(Structured object records)
○ ○ ○ ○ ○ ○ ○

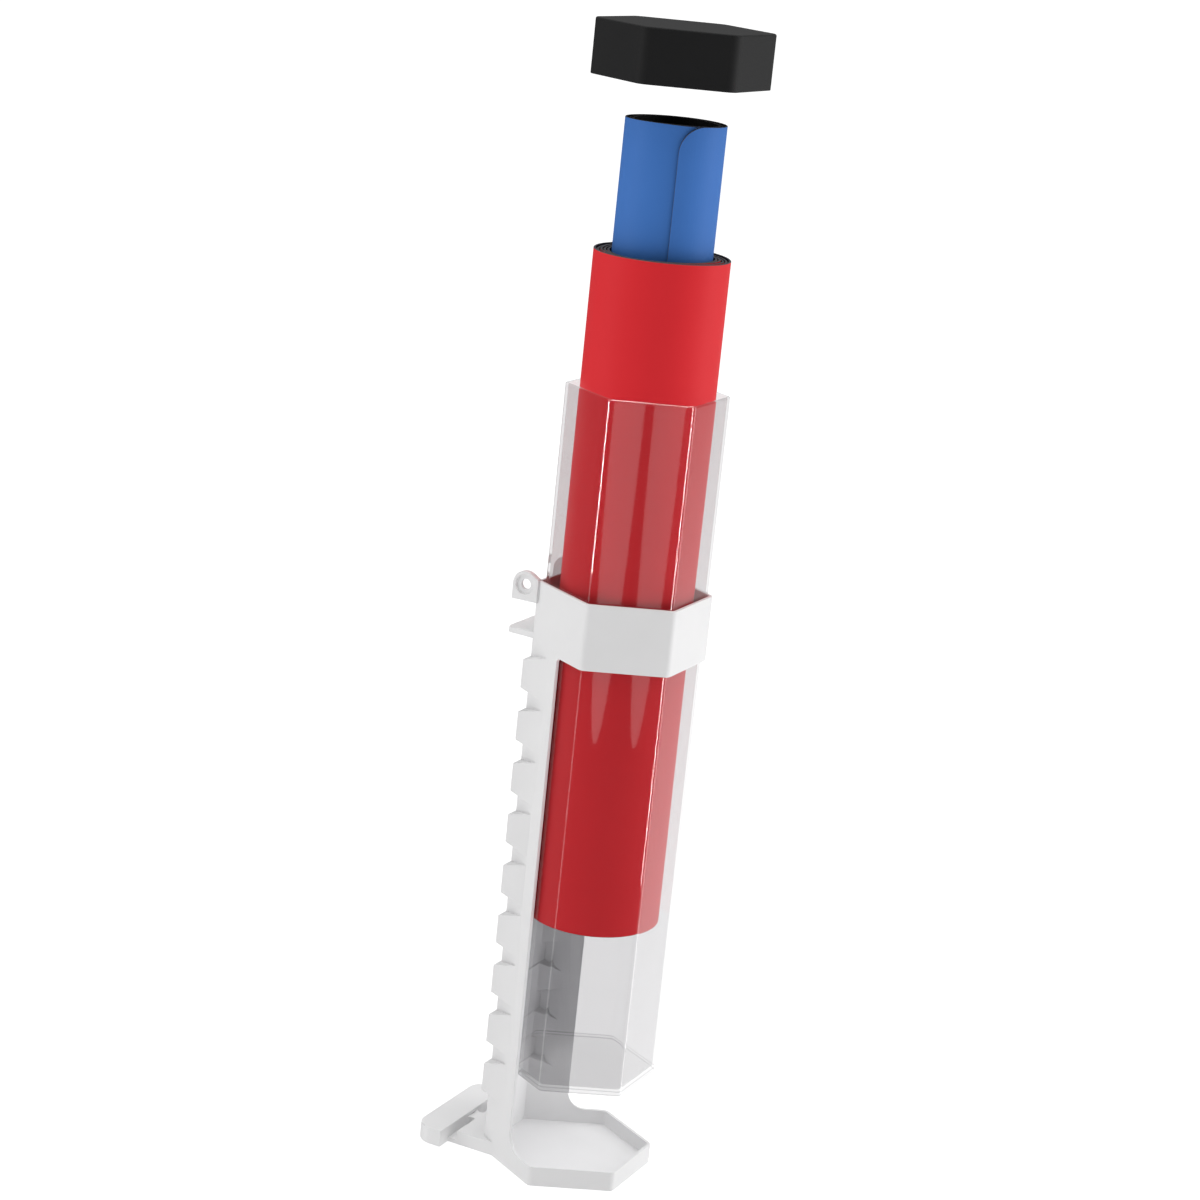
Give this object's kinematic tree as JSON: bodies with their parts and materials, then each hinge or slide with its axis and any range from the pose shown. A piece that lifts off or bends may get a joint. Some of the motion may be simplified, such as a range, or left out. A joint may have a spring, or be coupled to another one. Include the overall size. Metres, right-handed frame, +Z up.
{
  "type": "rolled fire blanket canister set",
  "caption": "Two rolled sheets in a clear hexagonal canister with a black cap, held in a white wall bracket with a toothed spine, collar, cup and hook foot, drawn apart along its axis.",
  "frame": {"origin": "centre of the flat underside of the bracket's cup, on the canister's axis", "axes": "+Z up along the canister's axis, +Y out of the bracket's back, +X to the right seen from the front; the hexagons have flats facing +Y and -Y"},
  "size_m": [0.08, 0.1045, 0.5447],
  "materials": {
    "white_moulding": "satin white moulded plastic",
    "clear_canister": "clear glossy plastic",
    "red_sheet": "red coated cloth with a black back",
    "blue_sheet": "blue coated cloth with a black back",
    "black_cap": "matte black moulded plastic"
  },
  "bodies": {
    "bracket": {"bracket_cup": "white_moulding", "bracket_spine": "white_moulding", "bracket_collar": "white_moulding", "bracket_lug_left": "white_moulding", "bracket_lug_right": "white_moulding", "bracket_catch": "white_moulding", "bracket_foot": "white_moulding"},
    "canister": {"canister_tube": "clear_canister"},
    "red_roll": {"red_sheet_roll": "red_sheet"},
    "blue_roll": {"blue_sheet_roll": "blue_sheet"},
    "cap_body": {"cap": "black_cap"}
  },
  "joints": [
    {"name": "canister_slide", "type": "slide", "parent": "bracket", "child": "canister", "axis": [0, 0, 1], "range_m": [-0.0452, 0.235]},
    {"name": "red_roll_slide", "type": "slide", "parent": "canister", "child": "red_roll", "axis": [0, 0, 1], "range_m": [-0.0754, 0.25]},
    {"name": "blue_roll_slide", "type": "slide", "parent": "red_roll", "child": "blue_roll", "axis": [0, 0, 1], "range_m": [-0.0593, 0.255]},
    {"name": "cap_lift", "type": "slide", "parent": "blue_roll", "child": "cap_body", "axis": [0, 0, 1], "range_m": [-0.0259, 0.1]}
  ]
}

○ ○ ○ ○ ○ ○ ○

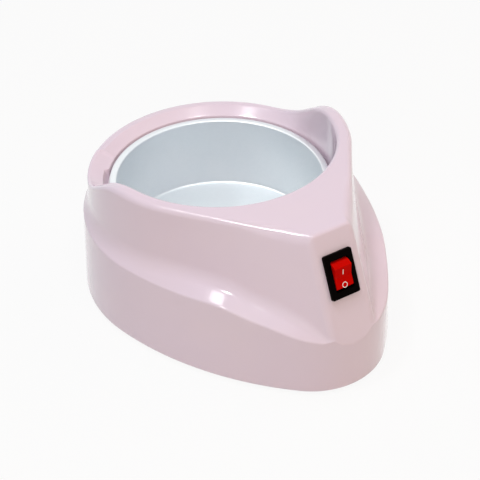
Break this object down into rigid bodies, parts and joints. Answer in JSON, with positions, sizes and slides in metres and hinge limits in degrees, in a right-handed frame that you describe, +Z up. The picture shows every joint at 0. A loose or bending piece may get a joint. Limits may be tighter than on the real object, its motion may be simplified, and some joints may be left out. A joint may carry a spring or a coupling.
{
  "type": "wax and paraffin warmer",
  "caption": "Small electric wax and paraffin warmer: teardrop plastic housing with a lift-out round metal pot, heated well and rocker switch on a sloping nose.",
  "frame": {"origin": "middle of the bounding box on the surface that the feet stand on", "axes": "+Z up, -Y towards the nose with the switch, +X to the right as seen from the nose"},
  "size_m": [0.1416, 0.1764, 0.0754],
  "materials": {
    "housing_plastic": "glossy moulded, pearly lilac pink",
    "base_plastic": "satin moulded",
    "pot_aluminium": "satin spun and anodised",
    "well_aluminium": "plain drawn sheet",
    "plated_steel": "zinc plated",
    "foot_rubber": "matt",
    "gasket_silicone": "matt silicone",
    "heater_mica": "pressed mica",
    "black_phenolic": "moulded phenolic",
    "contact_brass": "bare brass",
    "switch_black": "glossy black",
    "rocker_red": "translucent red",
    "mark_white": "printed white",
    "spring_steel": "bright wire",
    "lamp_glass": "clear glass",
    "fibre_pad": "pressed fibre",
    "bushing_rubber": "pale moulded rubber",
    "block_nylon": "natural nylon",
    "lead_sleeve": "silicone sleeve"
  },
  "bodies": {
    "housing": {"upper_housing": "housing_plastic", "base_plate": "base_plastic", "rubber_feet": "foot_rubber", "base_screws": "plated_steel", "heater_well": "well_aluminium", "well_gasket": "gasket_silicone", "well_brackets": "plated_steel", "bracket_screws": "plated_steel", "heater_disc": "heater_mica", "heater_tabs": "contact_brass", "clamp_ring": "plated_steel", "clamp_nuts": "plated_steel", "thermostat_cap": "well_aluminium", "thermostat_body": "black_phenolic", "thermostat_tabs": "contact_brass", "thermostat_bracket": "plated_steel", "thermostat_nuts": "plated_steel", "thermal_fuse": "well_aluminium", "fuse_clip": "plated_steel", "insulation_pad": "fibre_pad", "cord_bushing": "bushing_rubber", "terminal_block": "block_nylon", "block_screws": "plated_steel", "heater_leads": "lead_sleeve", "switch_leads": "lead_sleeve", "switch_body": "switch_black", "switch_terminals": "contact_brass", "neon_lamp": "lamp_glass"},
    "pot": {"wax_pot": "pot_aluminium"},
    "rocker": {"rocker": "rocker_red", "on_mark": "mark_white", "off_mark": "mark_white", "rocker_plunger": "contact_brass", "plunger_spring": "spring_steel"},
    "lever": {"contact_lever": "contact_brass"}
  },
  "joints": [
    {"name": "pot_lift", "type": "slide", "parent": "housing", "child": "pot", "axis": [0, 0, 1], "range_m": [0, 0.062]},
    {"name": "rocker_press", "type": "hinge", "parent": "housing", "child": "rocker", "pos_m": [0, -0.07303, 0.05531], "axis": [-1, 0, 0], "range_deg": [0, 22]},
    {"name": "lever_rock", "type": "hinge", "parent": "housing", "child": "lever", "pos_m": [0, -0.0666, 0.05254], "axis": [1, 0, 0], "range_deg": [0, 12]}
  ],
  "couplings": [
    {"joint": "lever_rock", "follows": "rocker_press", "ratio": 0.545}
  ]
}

○ ○ ○ ○ ○ ○ ○

TASK GOAL: Copy every line of the listing containing the string "piece".

EXERCISE RESPONSE:
Give this object's kinematic tree as JSON: bodies with their parts and materials, then each hinge or slide with its axis and any range from the pose shown. A piece that lifts off or bends may get a joint. Some of the motion may be simplified, such as a range, or left out. A joint may have a spring, or be coupled to another one. Include the overall size. Metres, right-handed frame, +Z up.
Break this object down into rigid bodies, parts and joints. Answer in JSON, with positions, sizes and slides in metres and hinge limits in degrees, in a right-handed frame that you describe, +Z up. The picture shows every joint at 0. A loose or bending piece may get a joint. Limits may be tighter than on the real object, its motion may be simplified, and some joints may be left out. A joint may carry a spring or a coupling.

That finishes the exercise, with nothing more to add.